By Daniel Kruger 

U.S. government bond prices fell for a seventh day, the longest decline since March, as the Federal Reserve began its latest meeting.

The yield on the benchmark 10-year U.S. Treasury note rose to 2.239%, from 2.230% Monday. Yields rise as bond prices fall.

Yields inched higher as investors anticipated the Federal Reserve will announce a plan to trim its balance sheet as part of its effort to return monetary policy to a noncrisis footing.

Traders were also analyzing reports that the European Central Bank is unsure of when to begin shrinking its EUR60 billion a month of bond purchases and that the Bank of Canada is concerned it may risk boosting its currency too much, threatening its own recovery.

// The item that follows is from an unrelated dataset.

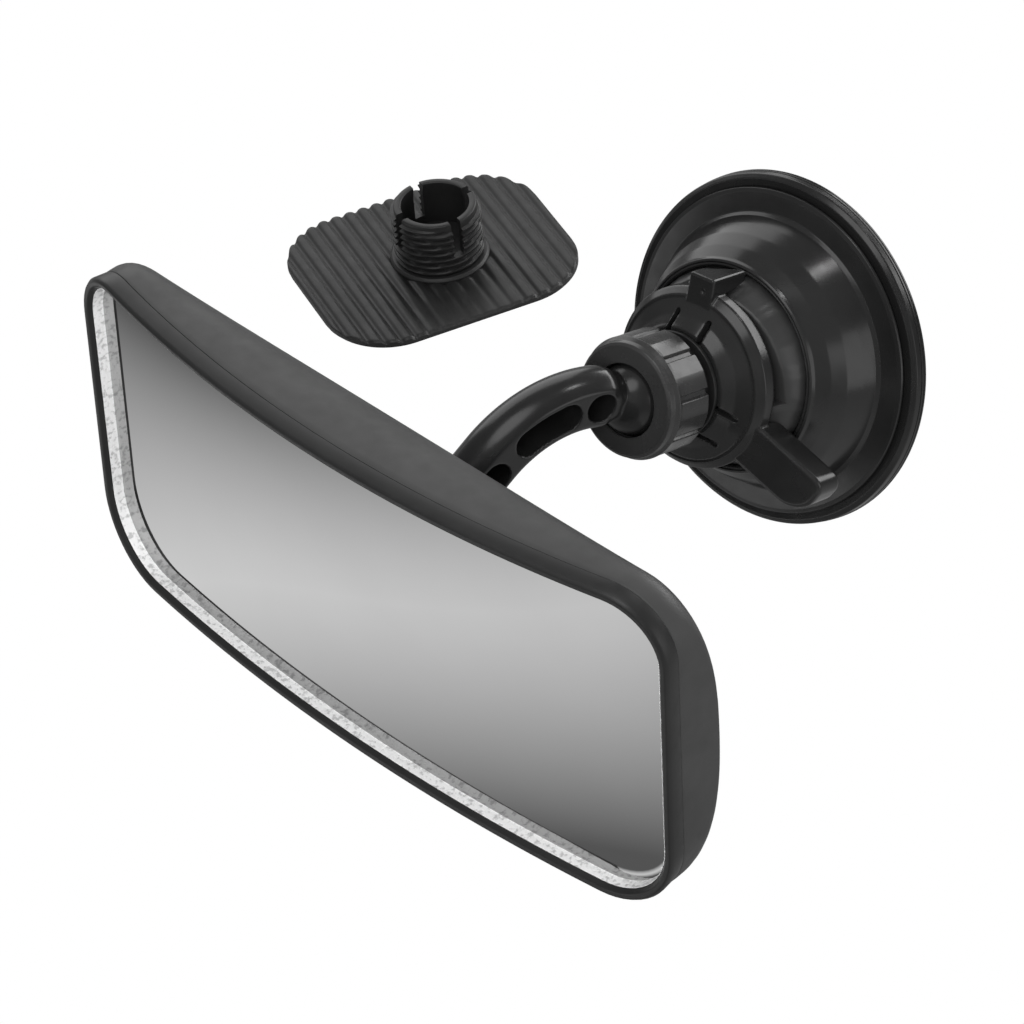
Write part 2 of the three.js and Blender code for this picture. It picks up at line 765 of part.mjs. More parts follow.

Investors have focused on the impact that the Fed's expected decision may have on the prices of stocks and other financial assets. One of the Fed's objectives in pumping money into the economy through bond purchases was to boost spending and inflation by lifting securities prices. With that policy about to unwind, traders are anticipating the stock market could lose some of its momentum.

Central bankers "are very sensitive to pulling back the accommodation," said Thomas Tucci, head of Treasury trading at CIBC World Markets Corp. "They don't know what's on the other side."

Some analysts said the Fed could try to soothe some of the sting from shrinking the money supply by adjusting its economic and market forecasts to reflect a more modest trajectory of future growth and signal a more gradual pace of policy tightening. Gennadiy Goldberg, a bond strategist at TD Securities in New York, said the central bank could revise some economic forecasts with a more-dovish outlook.

The Fed currently holds $4.2 trillion of bonds on its balance sheet. Policy makers have outlined a plan where the central bank would allow $6 billion of Treasurys and $4 billion of mortgage bonds to mature each month without reinvesting the proceeds in new securities. The Fed would then increase the size of its pullback in three-month intervals.

Investors and traders forecast the central bank will shrink its holdings by $1 trillion or more through this process. While the impact is expected to be modest at first, as it progresses it could become an increasingly potent brake on credit creation and economic growth, analysts said.